If people go read what I *really* wrote, you'll see that my comment was in the context of what it would cost to get Torii Hunter or Vernon Wells, both of whom could be free agents after 2007. Given what the market established for Juan Pierre, it's pretty clear that Hunter and Wells will be extremely expensive, costing a lot more than Pierre or Matthews.

Some have suggested the Angels trade for Hunter or Wells. My point was that trading a boatload of prospects for a one-year rental made less sense than signing Matthews. Keeping Hunter or Wells would cost a lot more than Matthews, and on top of that the prospects that were traded.

Matthews will never be Hunter or Wells.

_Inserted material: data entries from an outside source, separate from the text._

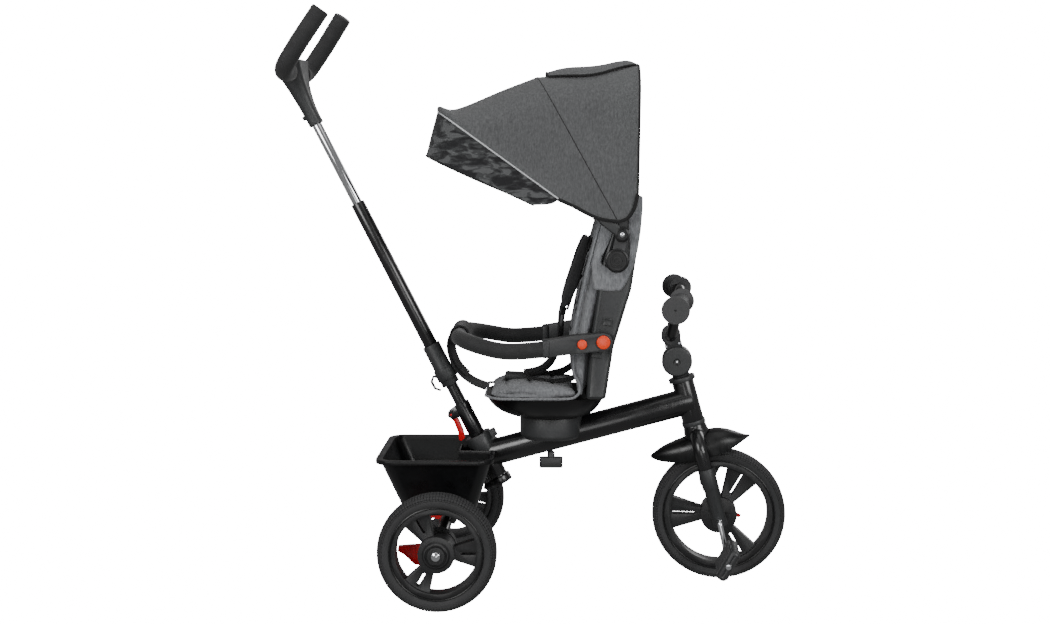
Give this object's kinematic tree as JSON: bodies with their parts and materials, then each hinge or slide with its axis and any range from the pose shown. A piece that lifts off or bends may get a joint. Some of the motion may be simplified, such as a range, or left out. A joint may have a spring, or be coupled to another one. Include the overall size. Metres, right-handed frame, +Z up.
{
  "type": "children's tricycle",
  "caption": "Push-along child's tricycle with rear-facing swivel seat, hooped bumper bar, folding canopy, telescopic steering push bar, pedals and a rear tub.",
  "frame": {"origin": "on the floor, midway along and across the tricycle", "axes": "+X is ahead, the way it rolls, +Y is the left side, +Z is up"},
  "size_m": [0.9466, 0.492, 1.0697],
  "materials": {
    "painted_steel": "satin black powder coat",
    "black_plastic": "fine moulded texture",
    "gloss_black": "glossy",
    "rim_plastic": "moulded",
    "tyre_foam": "matt foamed rubber",
    "chrome": "polished",
    "zinc": "bright plated",
    "red_plastic": "glossy",
    "orange_plastic": "glossy",
    "foam_grip": "matt foam",
    "seat_fabric": "light grey melange weave",
    "canopy_fabric": "dark grey heather weave",
    "print_fabric": "printed weave",
    "webbing": "woven tape"
  },
  "bodies": {
    "frame": {"main_frame": "painted_steel", "rear_axle": "zinc", "axle_nuts": "chrome", "brake_housings": "black_plastic", "basket": "gloss_black", "post_housing": "black_plastic", "headset_cups": "black_plastic", "seat_mount": "black_plastic"},
    "seat_clamp": {"clamp_knob": "black_plastic"},
    "steering": {"fork": "painted_steel", "fork_sleeves": "black_plastic", "front_fender": "gloss_black", "stem_knuckle": "black_plastic", "bar_clamp": "black_plastic", "handlebar": "painted_steel", "grip_left": "foam_grip", "grip_right": "foam_grip"},
    "front_wheel": {"front_rim": "rim_plastic", "front_tyre": "tyre_foam"},
    "clutch_lever": {"clutch_lever": "red_plastic"},
    "crank_set": {"pedal_crank": "chrome"},
    "pedal_left": {"pedal_left": "black_plastic"},
    "pedal_right": {"pedal_right": "black_plastic"},
    "rear_wheel_left": {"rear_rim_left": "rim_plastic", "rear_tyre_left": "tyre_foam"},
    "rear_wheel_right": {"rear_rim_right": "rim_plastic", "rear_tyre_right": "tyre_foam"},
    "brake_left": {"brake_lever_left": "red_plastic"},
    "brake_right": {"brake_lever_right": "red_plastic"},
    "push_post": {"push_post": "painted_steel", "push_tube": "painted_steel", "tube_collar": "black_plastic"},
    "release_lever": {"release_lever": "red_plastic"},
    "hook_lever": {"hook_lever": "black_plastic"},
    "push_handle": {"upper_tube": "chrome", "handle_neck": "black_plastic", "handle_tube": "painted_steel", "handle_foam": "foam_grip"},
    "height_button": {"height_button": "black_plastic"},
    "seat": {"seat_shell": "gloss_black", "backrest_shell": "black_plastic", "seat_pad": "seat_fabric", "backrest_pad": "seat_fabric", "harness_pads": "webbing", "harness": "webbing"},
    "bumper_bar": {"bumper_foam": "foam_grip", "bumper_arms": "black_plastic"},
    "crotch_strap": {"crotch_strap": "webbing"},
    "lift_button_left": {"lift_button_left": "orange_plastic"},
    "lift_button_right": {"lift_button_right": "orange_plastic"},
    "split_button_left": {"split_button_left": "orange_plastic"},
    "split_button_right": {"split_button_right": "orange_plastic"},
    "canopy_base": {"canopy_arms": "black_plastic", "hood_rear": "canopy_fabric"},
    "canopy_mid": {"mid_bow_rod": "zinc", "hood_front": "canopy_fabric"},
    "canopy_front": {"front_bow_rod": "zinc", "visor": "print_fabric"}
  },
  "joints": [
    {"name": "steering_turn", "type": "hinge", "parent": "frame", "child": "steering", "pos_m": [0.3484, 0, 0.125], "axis": [-0.2689, 0, 0.9632], "range_deg": [-29.5, 40.5]},
    {"name": "front_wheel_spin", "type": "hinge", "parent": "steering", "child": "front_wheel", "pos_m": [0.3484, 0, 0.125], "axis": [0.0923, 0.9954, 0.0258], "continuous": true},
    {"name": "clutch_slide", "type": "slide", "parent": "front_wheel", "child": "clutch_lever", "axis": [-0.0923, -0.9954, -0.0258], "range_m": [0, 0.004]},
    {"name": "crank_spin", "type": "hinge", "parent": "steering", "child": "crank_set", "pos_m": [0.3484, 0, 0.125], "axis": [0.0923, 0.9954, 0.0258], "continuous": true},
    {"name": "pedal_left_spin", "type": "hinge", "parent": "crank_set", "child": "pedal_left", "pos_m": [0.34705, 0.12119, 0.18271], "axis": [0.0923, 0.9954, 0.0258], "continuous": true},
    {"name": "pedal_right_spin", "type": "hinge", "parent": "crank_set", "child": "pedal_right", "pos_m": [0.34975, -0.12119, 0.06729], "axis": [0.0923, 0.9954, 0.0258], "continuous": true},
    {"name": "rear_wheel_left_spin", "type": "hinge", "parent": "frame", "child": "rear_wheel_left", "pos_m": [-0.1686, 0.21, 0.105], "axis": [0, 1, 0], "continuous": true},
    {"name": "rear_wheel_right_spin", "type": "hinge", "parent": "frame", "child": "rear_wheel_right", "pos_m": [-0.1686, -0.21, 0.105], "axis": [0, 1, 0], "continuous": true},
    {"name": "brake_left_press", "type": "hinge", "parent": "frame", "child": "brake_left", "pos_m": [-0.1686, 0.166, 0.105], "axis": [0, 1, 0], "range_deg": [-18, 0]},
    {"name": "brake_right_press", "type": "hinge", "parent": "frame", "child": "brake_right", "pos_m": [-0.1686, -0.166, 0.105], "axis": [0, 1, 0], "range_deg": [-18, 0]},
    {"name": "seat_clamp_turn", "type": "hinge", "parent": "frame", "child": "seat_clamp", "pos_m": [0.0314, 0, 0.221], "axis": [0, 0, 1], "continuous": true},
    {"name": "push_bar_turn", "type": "hinge", "parent": "frame", "child": "push_post", "pos_m": [-0.1086, 0, 0.275], "axis": [-0.454, 0, 0.891], "range_deg": [-29.5, 40.5]},
    {"name": "release_lever_pull", "type": "hinge", "parent": "push_post", "child": "release_lever", "pos_m": [-0.15663, 0.00249, 0.31226], "axis": [0.0854, 0.9954, 0.0435], "range_deg": [0, 14], "stiffness_Nm_per_rad": 0.05},
    {"name": "hook_release", "type": "hinge", "parent": "push_post", "child": "hook_lever", "pos_m": [-0.18225, 0.00158, 0.38337], "axis": [0.0854, 0.9954, 0.0435], "range_deg": [0, 8], "stiffness_Nm_per_rad": 0.05},
    {"name": "push_bar_height", "type": "slide", "parent": "push_post", "child": "push_handle", "axis": [-0.454, 0, 0.891], "range_m": [-0.15, 0.06]},
    {"name": "height_button_press", "type": "slide", "parent": "push_handle", "child": "height_button", "axis": [0.8869, -0.0958, 0.4519], "range_m": [0, 0.003], "stiffness_N_per_m": 300},
    {"name": "seat_swivel", "type": "hinge", "parent": "frame", "child": "seat", "pos_m": [0.0314, 0, 0.312], "axis": [0, 0, 1], "continuous": true},
    {"name": "bumper_lift", "type": "hinge", "parent": "seat", "child": "bumper_bar", "pos_m": [0.1224, 0, 0.466], "axis": [0, 1, 0], "range_deg": [0, 42]},
    {"name": "crotch_strap_swing", "type": "hinge", "parent": "bumper_bar", "child": "crotch_strap", "pos_m": [-0.1376, 0, 0.468], "axis": [0, 1, 0], "range_deg": [-42, 0]},
    {"name": "lift_button_left_press", "type": "slide", "parent": "bumper_bar", "child": "lift_button_left", "axis": [0, -1, 0], "range_m": [0, 0.003], "stiffness_N_per_m": 300},
    {"name": "lift_button_right_press", "type": "slide", "parent": "bumper_bar", "child": "lift_button_right", "axis": [0, 1, 0], "range_m": [0, 0.003], "stiffness_N_per_m": 300},
    {"name": "split_button_left_press", "type": "slide", "parent": "bumper_bar", "child": "split_button_left", "axis": [0, -1, 0], "range_m": [0, 0.003], "stiffness_N_per_m": 300},
    {"name": "split_button_right_press", "type": "slide", "parent": "bumper_bar", "child": "split_button_right", "axis": [0, 1, 0], "range_m": [0, 0.003], "stiffness_N_per_m": 300},
    {"name": "canopy_tilt", "type": "hinge", "parent": "seat", "child": "canopy_base", "pos_m": [0.1464, 0, 0.609], "axis": [0, 1, 0], "range_deg": [0, 12]},
    {"name": "canopy_fold_mid", "type": "hinge", "parent": "canopy_base", "child": "canopy_mid", "pos_m": [0.1549, 0, 0.655], "axis": [0, 1, 0], "range_deg": [0, 26], "deforming": ["hood_rear"]},
    {"name": "canopy_fold_front", "type": "hinge", "parent": "canopy_mid", "child": "canopy_front", "pos_m": [0.1549, 0, 0.655], "axis": [0, 1, 0], "range_deg": [0, 17], "deforming": ["hood_front"]}
  ],
  "couplings": [
    {"joint": "crank_spin", "follows": "front_wheel_spin", "ratio": 1},
    {"joint": "push_bar_turn", "follows": "steering_turn", "ratio": 1},
    {"joint": "crotch_strap_swing", "follows": "bumper_lift", "ratio": -1}
  ]
}
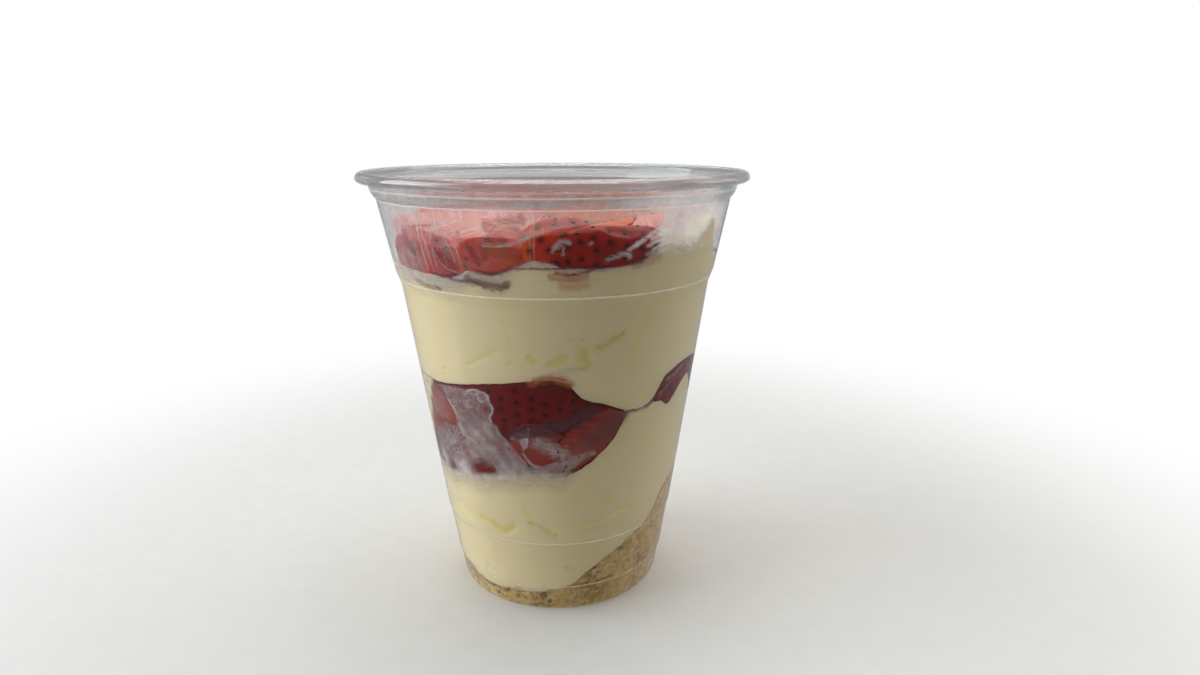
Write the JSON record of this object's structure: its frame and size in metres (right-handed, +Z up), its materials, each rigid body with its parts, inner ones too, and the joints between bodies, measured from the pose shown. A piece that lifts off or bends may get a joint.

But he'll be an upgrade over Figgins, no matter what some people pointing to flawed defensive statistical formulas may claim. It means using those prospects for the supposed "big trade," or holding on to them for down the line.

Hopefully, Mr. McMillan will be more honest when quoting me in the future. For those who want to read what I really wrote, please feel free to visit www.futureangels.com or the blog at http://futureangels.mlblogs.com/.
 
Misquoting you where, Stephen? Quoting you out of context where? Make the case for your argument that Matthews represents a defensive upgrade or stand down, sir; I have not here quoted the entire universe of advanced fielding metrics. But those I rely upon most all show him worse or equal to Figgins in the field, at many times the cost.
 
Also, the Angels wouldn't be make a blockbuster trade without the opportunity to negotiate a contract extension with Wells or Jones. It sure as heck would be worth making one of those deals for five years of Jones or Wells, which who will both be worlds better than five years of the mediocrity that is GMJ.
 
Of course Jones or Wells would be worlds better, but so many of us take for granted that either of those two are even available for less than our two best prospects packaged around Santana. I certainly wouldn't condone that move, and even ol' Stoney ain't that dumb. That said, the GMJ signing is still awful all the same.